:: Task statement ::
Write out all of the data without omission, exactly as shown.

:: Information provided ::
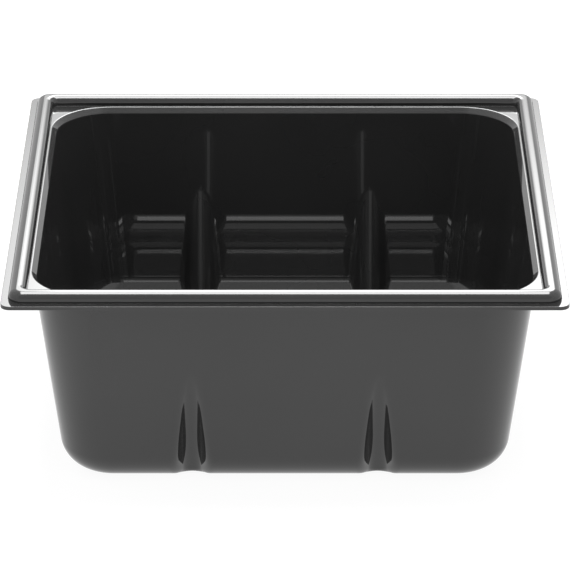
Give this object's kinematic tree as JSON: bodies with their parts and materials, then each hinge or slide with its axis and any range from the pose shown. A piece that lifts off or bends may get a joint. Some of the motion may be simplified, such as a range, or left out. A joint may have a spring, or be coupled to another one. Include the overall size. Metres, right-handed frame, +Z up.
{
  "type": "espresso knock box tub",
  "caption": "Square one-piece plastic tub with flat flange, raised hollow rim bead, lid ledge, drafted basin and pillars in two walls, for spent coffee pucks.",
  "frame": {"origin": "centre of the underside of the floor, the plane the tub stands on", "axes": "+Z up out of the open top; -Y is the front, the wall with grooves that the pictured view shows; X runs along the front"},
  "size_m": [0.2, 0.2, 0.0827],
  "materials": {
    "black_plastic": "high gloss moulded black plastic"
  },
  "bodies": {
    "root": {"tub": "black_plastic"}
  },
  "joints": []
}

:: Solution ::
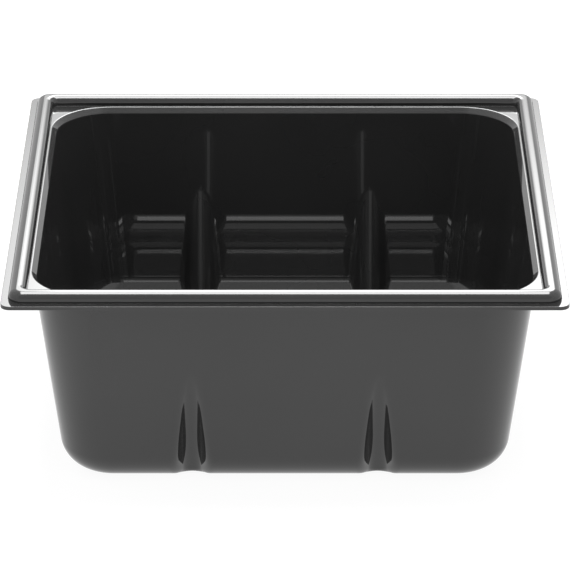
Give this object's kinematic tree as JSON: bodies with their parts and materials, then each hinge or slide with its axis and any range from the pose shown. A piece that lifts off or bends may get a joint. Some of the motion may be simplified, such as a range, or left out. A joint may have a spring, or be coupled to another one. Include the overall size. Metres, right-handed frame, +Z up.
{
  "type": "espresso knock box tub",
  "caption": "Square one-piece plastic tub with flat flange, raised hollow rim bead, lid ledge, drafted basin and pillars in two walls, for spent coffee pucks.",
  "frame": {"origin": "centre of the underside of the floor, the plane the tub stands on", "axes": "+Z up out of the open top; -Y is the front, the wall with grooves that the pictured view shows; X runs along the front"},
  "size_m": [0.2, 0.2, 0.0827],
  "materials": {
    "black_plastic": "high gloss moulded black plastic"
  },
  "bodies": {
    "root": {"tub": "black_plastic"}
  },
  "joints": []
}